Directions —
Print again only this span: the line with "Turn this picture", the line with "rib_top = 248.6", and all lines between them, exactly as given.

*** Dataset content

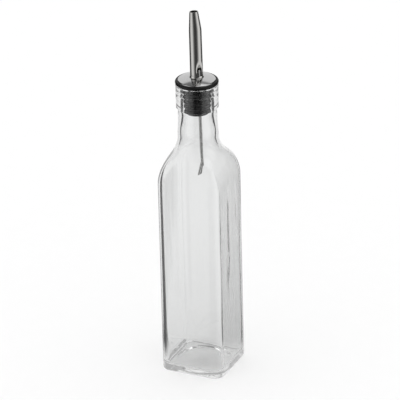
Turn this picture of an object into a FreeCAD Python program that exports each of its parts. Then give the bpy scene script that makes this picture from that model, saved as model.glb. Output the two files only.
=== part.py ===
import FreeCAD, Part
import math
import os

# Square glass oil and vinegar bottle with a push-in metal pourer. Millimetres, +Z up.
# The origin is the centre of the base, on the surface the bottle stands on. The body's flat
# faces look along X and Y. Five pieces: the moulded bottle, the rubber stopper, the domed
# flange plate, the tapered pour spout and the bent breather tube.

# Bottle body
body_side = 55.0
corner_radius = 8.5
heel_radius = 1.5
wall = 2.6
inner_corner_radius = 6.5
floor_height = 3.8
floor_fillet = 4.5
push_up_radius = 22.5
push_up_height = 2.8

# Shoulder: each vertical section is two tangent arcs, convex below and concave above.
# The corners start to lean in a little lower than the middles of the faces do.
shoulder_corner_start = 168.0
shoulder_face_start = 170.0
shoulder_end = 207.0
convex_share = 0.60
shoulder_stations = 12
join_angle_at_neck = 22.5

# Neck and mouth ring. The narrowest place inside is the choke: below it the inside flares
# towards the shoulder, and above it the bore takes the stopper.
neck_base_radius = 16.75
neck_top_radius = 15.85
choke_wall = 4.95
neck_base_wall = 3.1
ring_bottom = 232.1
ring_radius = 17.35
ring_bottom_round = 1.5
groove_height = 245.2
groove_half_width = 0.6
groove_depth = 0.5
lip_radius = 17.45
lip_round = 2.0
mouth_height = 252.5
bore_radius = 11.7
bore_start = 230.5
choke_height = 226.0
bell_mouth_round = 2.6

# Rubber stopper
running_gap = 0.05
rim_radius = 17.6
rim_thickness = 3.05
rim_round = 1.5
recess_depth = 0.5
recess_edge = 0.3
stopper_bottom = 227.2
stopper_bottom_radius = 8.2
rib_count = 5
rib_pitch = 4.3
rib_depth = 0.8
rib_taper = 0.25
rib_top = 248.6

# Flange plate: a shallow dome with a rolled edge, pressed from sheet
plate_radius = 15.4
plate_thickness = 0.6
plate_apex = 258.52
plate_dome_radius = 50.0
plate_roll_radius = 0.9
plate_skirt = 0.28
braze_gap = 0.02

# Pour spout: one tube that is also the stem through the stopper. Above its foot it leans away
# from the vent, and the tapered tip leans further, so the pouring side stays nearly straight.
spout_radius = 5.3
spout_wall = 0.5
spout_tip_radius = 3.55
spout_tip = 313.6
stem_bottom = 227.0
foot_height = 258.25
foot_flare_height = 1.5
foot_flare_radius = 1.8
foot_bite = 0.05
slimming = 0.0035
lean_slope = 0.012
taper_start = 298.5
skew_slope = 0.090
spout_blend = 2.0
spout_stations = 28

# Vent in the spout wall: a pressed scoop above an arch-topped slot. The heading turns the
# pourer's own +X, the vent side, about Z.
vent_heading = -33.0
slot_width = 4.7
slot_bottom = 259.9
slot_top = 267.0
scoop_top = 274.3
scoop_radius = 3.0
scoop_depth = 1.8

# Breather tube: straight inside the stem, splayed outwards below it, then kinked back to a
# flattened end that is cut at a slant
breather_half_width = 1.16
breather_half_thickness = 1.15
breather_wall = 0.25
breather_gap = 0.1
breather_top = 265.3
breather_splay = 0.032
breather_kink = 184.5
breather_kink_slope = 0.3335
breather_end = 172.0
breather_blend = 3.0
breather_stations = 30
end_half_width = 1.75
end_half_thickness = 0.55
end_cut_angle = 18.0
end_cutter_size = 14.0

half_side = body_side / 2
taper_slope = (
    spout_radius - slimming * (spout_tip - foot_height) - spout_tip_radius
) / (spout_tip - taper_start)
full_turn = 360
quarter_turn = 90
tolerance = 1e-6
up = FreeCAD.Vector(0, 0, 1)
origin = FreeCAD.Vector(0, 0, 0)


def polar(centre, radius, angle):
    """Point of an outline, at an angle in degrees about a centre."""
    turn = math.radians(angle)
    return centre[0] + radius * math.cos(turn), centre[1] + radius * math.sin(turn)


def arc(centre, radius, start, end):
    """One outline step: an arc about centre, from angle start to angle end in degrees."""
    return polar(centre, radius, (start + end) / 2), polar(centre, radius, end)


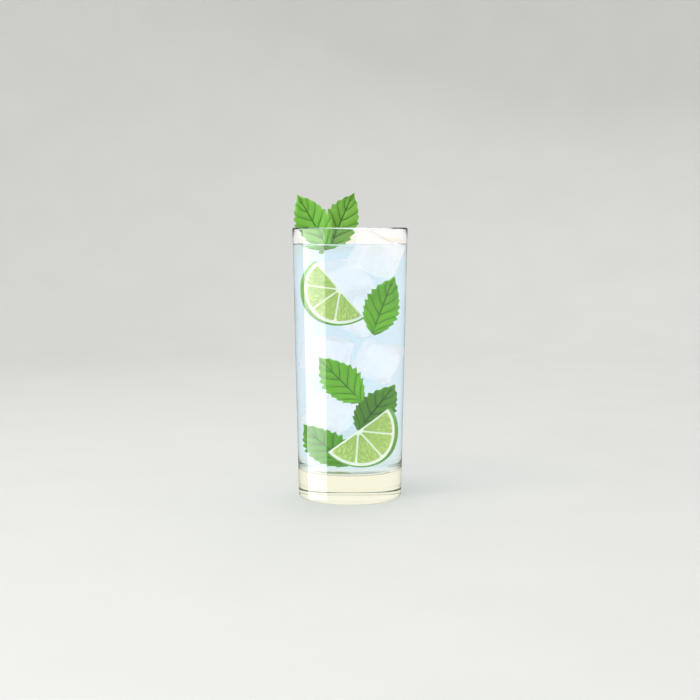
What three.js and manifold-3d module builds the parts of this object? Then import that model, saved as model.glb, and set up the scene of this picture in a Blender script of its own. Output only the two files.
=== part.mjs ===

******
*** Dataset content

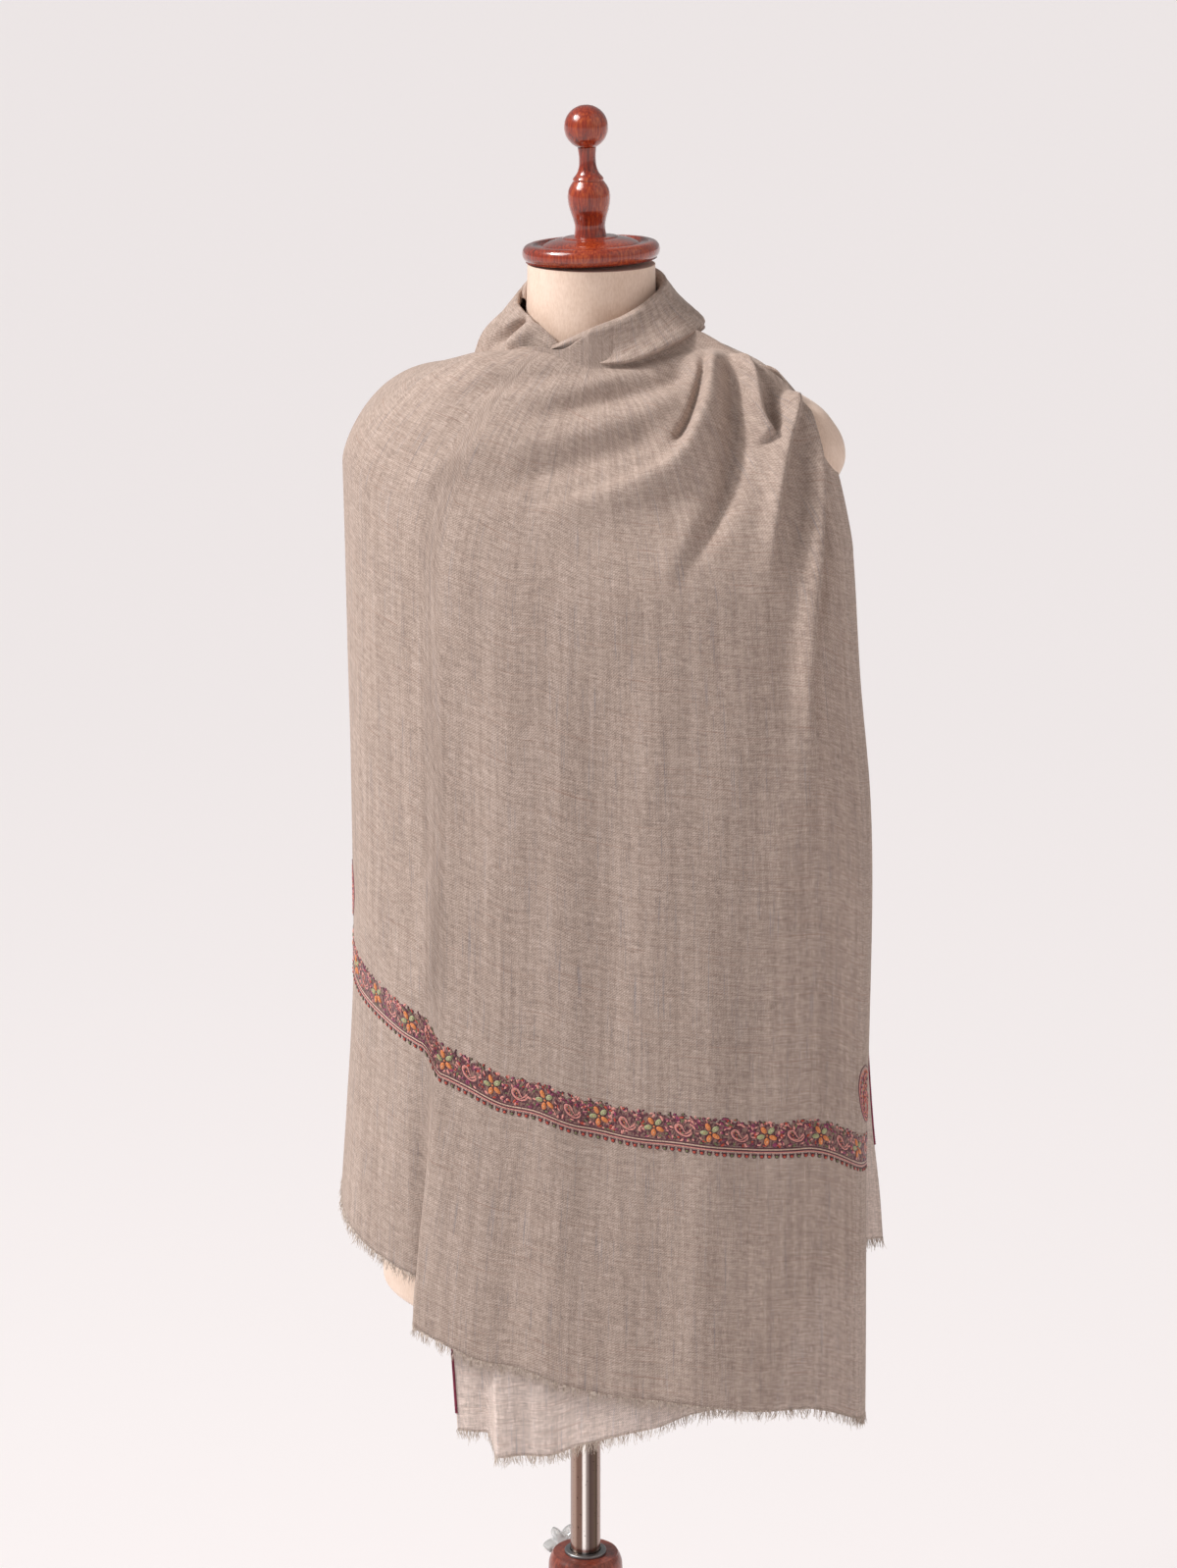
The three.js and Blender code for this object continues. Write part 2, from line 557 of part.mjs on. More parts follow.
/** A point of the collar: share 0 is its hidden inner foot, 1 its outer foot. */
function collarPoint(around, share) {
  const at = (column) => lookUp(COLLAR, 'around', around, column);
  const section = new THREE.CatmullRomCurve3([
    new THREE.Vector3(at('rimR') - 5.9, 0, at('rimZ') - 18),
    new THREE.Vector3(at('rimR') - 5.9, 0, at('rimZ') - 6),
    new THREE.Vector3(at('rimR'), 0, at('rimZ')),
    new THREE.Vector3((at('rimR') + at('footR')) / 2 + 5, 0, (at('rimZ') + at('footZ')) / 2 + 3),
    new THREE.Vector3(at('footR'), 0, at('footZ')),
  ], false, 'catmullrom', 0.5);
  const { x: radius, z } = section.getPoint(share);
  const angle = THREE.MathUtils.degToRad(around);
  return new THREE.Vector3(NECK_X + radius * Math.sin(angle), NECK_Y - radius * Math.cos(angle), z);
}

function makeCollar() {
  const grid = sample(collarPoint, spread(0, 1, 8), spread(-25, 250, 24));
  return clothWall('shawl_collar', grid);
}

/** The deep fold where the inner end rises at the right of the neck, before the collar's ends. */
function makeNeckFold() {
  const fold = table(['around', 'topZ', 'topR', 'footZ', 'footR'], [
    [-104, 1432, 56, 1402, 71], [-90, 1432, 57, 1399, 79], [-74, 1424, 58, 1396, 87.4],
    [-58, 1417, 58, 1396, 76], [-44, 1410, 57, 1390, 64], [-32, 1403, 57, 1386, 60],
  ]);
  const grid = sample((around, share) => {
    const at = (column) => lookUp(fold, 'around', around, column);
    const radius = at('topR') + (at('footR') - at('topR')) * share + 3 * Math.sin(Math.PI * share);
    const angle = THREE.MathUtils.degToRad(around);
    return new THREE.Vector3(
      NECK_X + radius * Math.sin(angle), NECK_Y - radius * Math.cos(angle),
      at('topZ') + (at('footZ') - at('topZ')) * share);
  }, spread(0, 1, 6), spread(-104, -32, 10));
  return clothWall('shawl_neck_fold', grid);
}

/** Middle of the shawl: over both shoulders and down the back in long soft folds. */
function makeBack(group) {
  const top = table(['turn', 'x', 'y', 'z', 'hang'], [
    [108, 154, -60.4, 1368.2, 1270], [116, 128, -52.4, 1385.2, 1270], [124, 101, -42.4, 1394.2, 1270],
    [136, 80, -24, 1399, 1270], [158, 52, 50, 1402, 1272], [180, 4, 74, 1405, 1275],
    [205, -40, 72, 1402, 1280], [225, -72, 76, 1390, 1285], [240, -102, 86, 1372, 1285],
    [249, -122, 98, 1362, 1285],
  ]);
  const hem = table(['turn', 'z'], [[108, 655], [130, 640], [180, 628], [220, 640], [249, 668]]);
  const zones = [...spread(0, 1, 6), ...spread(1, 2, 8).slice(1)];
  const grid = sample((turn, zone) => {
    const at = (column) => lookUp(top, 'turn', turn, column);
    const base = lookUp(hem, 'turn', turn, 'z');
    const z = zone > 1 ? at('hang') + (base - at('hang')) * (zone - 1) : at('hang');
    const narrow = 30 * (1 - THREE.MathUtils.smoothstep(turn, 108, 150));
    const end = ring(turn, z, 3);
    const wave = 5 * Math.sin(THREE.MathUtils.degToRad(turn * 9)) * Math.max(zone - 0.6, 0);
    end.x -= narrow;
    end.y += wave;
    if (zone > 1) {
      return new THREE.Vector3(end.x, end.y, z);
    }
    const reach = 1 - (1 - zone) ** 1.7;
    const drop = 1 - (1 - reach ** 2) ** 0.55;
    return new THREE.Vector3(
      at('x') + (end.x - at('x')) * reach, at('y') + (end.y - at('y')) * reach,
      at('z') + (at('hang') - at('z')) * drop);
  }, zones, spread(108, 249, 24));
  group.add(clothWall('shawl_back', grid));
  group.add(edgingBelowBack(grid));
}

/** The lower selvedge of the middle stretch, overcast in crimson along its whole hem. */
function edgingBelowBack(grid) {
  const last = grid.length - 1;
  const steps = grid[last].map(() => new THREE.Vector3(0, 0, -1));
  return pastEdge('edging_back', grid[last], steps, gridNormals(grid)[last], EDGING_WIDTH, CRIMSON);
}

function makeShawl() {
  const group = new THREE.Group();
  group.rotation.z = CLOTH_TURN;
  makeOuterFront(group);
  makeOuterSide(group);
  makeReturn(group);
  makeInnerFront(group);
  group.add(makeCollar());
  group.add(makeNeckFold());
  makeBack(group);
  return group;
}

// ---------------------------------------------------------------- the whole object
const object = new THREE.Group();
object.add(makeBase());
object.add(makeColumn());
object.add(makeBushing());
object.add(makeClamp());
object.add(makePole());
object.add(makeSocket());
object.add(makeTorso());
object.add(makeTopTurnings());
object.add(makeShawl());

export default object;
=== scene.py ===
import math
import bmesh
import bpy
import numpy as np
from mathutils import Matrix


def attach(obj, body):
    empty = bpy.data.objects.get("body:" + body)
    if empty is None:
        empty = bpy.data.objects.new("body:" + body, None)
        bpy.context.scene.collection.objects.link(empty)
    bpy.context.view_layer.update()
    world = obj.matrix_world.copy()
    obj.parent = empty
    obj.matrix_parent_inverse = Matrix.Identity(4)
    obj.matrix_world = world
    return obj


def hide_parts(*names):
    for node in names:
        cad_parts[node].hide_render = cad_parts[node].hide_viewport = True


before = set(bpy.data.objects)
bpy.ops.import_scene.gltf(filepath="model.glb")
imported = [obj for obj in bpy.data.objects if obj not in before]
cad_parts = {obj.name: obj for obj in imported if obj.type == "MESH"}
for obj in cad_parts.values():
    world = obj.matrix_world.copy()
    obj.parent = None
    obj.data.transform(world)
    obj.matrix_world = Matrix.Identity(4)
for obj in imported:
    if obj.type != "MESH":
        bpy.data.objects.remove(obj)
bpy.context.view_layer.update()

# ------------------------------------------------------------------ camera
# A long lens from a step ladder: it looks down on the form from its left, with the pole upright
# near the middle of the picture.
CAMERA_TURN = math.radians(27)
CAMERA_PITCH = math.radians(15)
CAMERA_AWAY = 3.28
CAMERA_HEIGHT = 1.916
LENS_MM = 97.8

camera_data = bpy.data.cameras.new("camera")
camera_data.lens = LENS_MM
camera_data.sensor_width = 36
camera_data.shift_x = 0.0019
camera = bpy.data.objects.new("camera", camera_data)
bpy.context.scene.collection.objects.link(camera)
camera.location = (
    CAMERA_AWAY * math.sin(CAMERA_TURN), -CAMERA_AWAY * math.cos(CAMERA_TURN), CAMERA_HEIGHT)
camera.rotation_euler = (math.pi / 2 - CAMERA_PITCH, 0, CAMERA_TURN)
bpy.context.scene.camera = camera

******

Answer below —
Turn this picture of an object into a FreeCAD Python program that exports each of its parts. Then give the bpy scene script that makes this picture from that model, saved as model.glb. Output the two files only.
=== part.py ===
import FreeCAD, Part
import math
import os

# Square glass oil and vinegar bottle with a push-in metal pourer. Millimetres, +Z up.
# The origin is the centre of the base, on the surface the bottle stands on. The body's flat
# faces look along X and Y. Five pieces: the moulded bottle, the rubber stopper, the domed
# flange plate, the tapered pour spout and the bent breather tube.

# Bottle body
body_side = 55.0
corner_radius = 8.5
heel_radius = 1.5
wall = 2.6
inner_corner_radius = 6.5
floor_height = 3.8
floor_fillet = 4.5
push_up_radius = 22.5
push_up_height = 2.8

# Shoulder: each vertical section is two tangent arcs, convex below and concave above.
# The corners start to lean in a little lower than the middles of the faces do.
shoulder_corner_start = 168.0
shoulder_face_start = 170.0
shoulder_end = 207.0
convex_share = 0.60
shoulder_stations = 12
join_angle_at_neck = 22.5

# Neck and mouth ring. The narrowest place inside is the choke: below it the inside flares
# towards the shoulder, and above it the bore takes the stopper.
neck_base_radius = 16.75
neck_top_radius = 15.85
choke_wall = 4.95
neck_base_wall = 3.1
ring_bottom = 232.1
ring_radius = 17.35
ring_bottom_round = 1.5
groove_height = 245.2
groove_half_width = 0.6
groove_depth = 0.5
lip_radius = 17.45
lip_round = 2.0
mouth_height = 252.5
bore_radius = 11.7
bore_start = 230.5
choke_height = 226.0
bell_mouth_round = 2.6

# Rubber stopper
running_gap = 0.05
rim_radius = 17.6
rim_thickness = 3.05
rim_round = 1.5
recess_depth = 0.5
recess_edge = 0.3
stopper_bottom = 227.2
stopper_bottom_radius = 8.2
rib_count = 5
rib_pitch = 4.3
rib_depth = 0.8
rib_taper = 0.25
rib_top = 248.6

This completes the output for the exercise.